▸ **What you should do**
Print the first line of the material below and each line after it, exactly as written, ending with the line that contains "where, steps=1, points=REGION_POINTS)".
Begin Supplied material
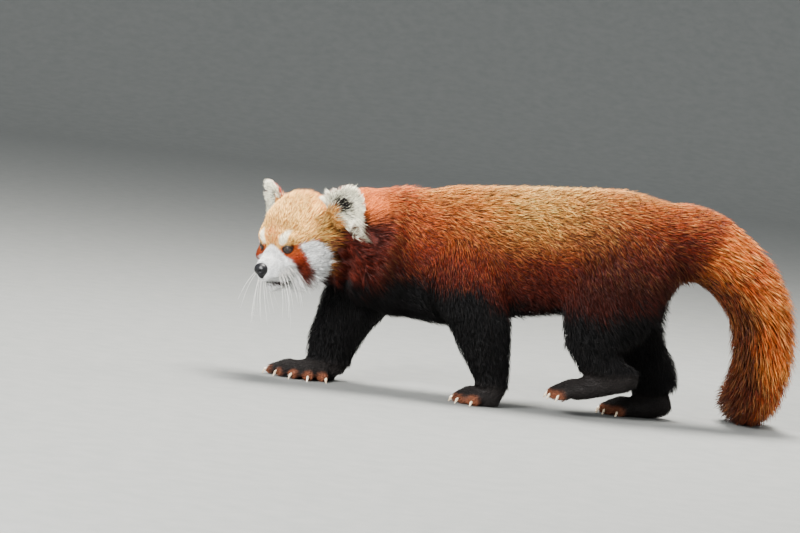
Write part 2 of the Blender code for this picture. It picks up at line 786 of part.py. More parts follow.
def add_fringe(node, sizes):
    """A row of locks down the back of a thigh."""
    draw = random.Random(LOCK_SEED + 2)
    holder = collection("fringe_locks", hidden=True)
    tree = tree_of(node)
    for k in range(sizes["count"]):
        start = Vector(sizes["from"]).lerp(Vector(sizes["to"]), k / (sizes["count"] - 1))
        surface_lock(tree, start, Vector(FRINGE_LIE), *FRINGE_LOCK, holder, draw)
    union_of(node, holder)
    thinned(node, triangles_in(node) * LOCKS_KEPT)


def region_along(stations, low, high, where):
    """A fat tube with flat ends round a tube of the body, from one point on its path to another."""
    rows = [row if len(row) == 5 else (*row, row[3]) for row in stations]
    dense = smooth_path(rows, 10)
    first, last = int(round(low * 10)), int(round(high * 10))
    picked = sorted({*range(first, last, 8), last})
    cut = dense[picked]
    if high == len(stations) - 1:
        cut = np.vstack([cut, cut[-1] + (cut[-1] - cut[-2]) * 2.5])
        cut[-2:, 3:5] = cut[-3, 3:5]
    cut[:, 3:5] = cut[:, 3:5] * 1.15 + 0.003
    return tube("region", [tuple(row) for row in cut], where, steps=1, points=REGION_POINTS)


def add_ear(side, where, tools):
    """A cupped ear: a thin shell over a rounded triangle, with a thick root."""
    bm = bmesh.new()
    turn = EAR_TURN[side]
    forward = Vector(turn[0]).normalized()
    up = Vector(turn[1])
    up = (up - forward * up.dot(forward)).normalized()
    across = up.cross(forward)
    place = Matrix((across, up, forward)).transposed().to_4x4()
    place.translation = EAR_CENTRE[side]

    def rim(angle):
        lift = math.sin(angle)
        narrow = 1.0 - EAR_NARROWING * max(lift, 0.0) ** 1.5
        return EAR_HALF_WIDTH * math.cos(angle) * narrow, EAR_HALF_HEIGHT * lift

    loops = []
    for face in (1, -1):
        for ring in range(1, EAR_RINGS + 1) if face > 0 else range(EAR_RINGS, 0, -1):
            part = ring / EAR_RINGS
            loop = []
            for k in range(EAR_POINTS):
                x, y = rim(2 * math.pi * k / EAR_POINTS)
                hollow = -EAR_CUP * (1 - part**2)
                shell = 0.0 if face > 0 else -EAR_WALL * (0.45 + 0.9 * (1 - part))
                loop.append(bm.verts.new((x * part, y * part, hollow + shell)))
            loops.append(loop)
    for low, high in zip(loops, loops[1:]):
        for k in range(EAR_POINTS):
            n = (k + 1) % EAR_POINTS
            bm.faces.new((low[k], low[n], high[n], high[k]))
    for loop, depth in ((loops[0], -EAR_CUP), (loops[-1], -EAR_CUP - EAR_WALL * 1.35)):
        middle = bm.verts.new((0, 0, depth))
        for k in range(EAR_POINTS):
            bm.faces.new((loop[k], loop[(k + 1) % EAR_POINTS], middle))
    bmesh.ops.recalc_face_normals(bm, faces=bm.faces)
    bmesh.ops.triangulate(bm, faces=bm.faces)
    bm.transform(head_matrix() @ place)
    ear = object_from(bm, "ear_left" if side < 0 else "ear_right", where)
    holder = collection("tufts", hidden=True)
    drop = ((head_matrix() @ place).to_3x3().inverted() @ Vector(EAR_TUFT_DROP)).normalized()
    for tuft in EAR_TUFTS:
        x, y = rim(math.radians(tuft["at"]))
        out = Vector((x, y, 0)).normalized()
        path = [Vector((x, y, -0.003)) - out * 0.003]
        for along, sway in zip(LOCK_STEPS, EAR_TUFT_SWAY):
            path.append(path[0] + out.lerp(drop, 1 - sway) * (tuft["length"] * along))
        lock(path, [Vector((0, 0, 1))] * 4, tuft["width"], tuft["width"] * EAR_TUFT_FLATNESS, holder)
    for piece in holder.objects:
        piece.data.transform(head_matrix() @ place)
    union_of(ear, holder)
    root = ball("ear_root", *EAR_ROOT, tools, segments=14)
    root.data.transform(head_matrix() @ place)
    boolean(ear, root, "UNION")
    bpy.data.objects.remove(root)
    thinned(ear, EAR_TRIANGLES)
    return ear


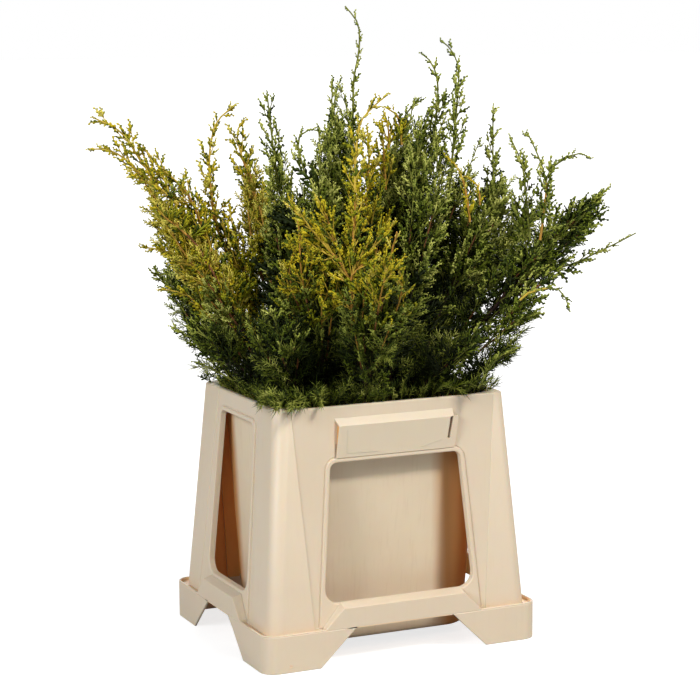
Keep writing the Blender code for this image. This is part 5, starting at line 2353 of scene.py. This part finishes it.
End Supplied material
▸ **Finished answer**
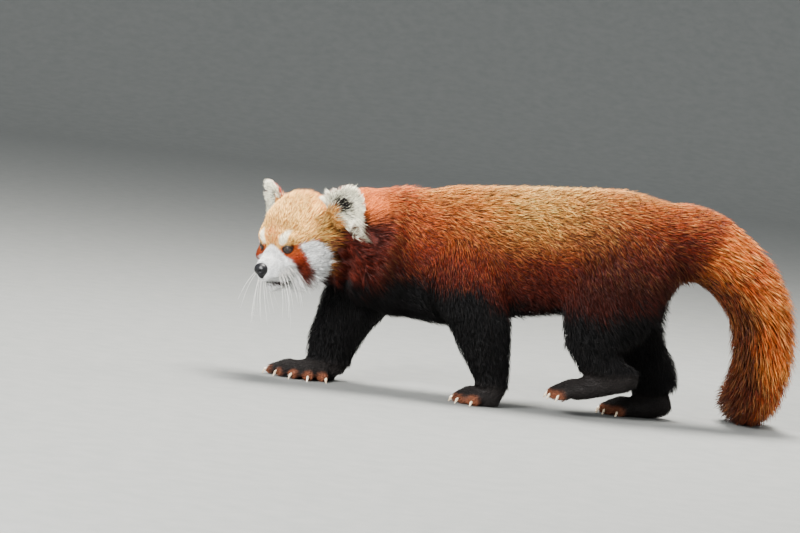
Write part 2 of the Blender code for this picture. It picks up at line 786 of part.py. More parts follow.
def add_fringe(node, sizes):
    """A row of locks down the back of a thigh."""
    draw = random.Random(LOCK_SEED + 2)
    holder = collection("fringe_locks", hidden=True)
    tree = tree_of(node)
    for k in range(sizes["count"]):
        start = Vector(sizes["from"]).lerp(Vector(sizes["to"]), k / (sizes["count"] - 1))
        surface_lock(tree, start, Vector(FRINGE_LIE), *FRINGE_LOCK, holder, draw)
    union_of(node, holder)
    thinned(node, triangles_in(node) * LOCKS_KEPT)


def region_along(stations, low, high, where):
    """A fat tube with flat ends round a tube of the body, from one point on its path to another."""
    rows = [row if len(row) == 5 else (*row, row[3]) for row in stations]
    dense = smooth_path(rows, 10)
    first, last = int(round(low * 10)), int(round(high * 10))
    picked = sorted({*range(first, last, 8), last})
    cut = dense[picked]
    if high == len(stations) - 1:
        cut = np.vstack([cut, cut[-1] + (cut[-1] - cut[-2]) * 2.5])
        cut[-2:, 3:5] = cut[-3, 3:5]
    cut[:, 3:5] = cut[:, 3:5] * 1.15 + 0.003
    return tube("region", [tuple(row) for row in cut], where, steps=1, points=REGION_POINTS)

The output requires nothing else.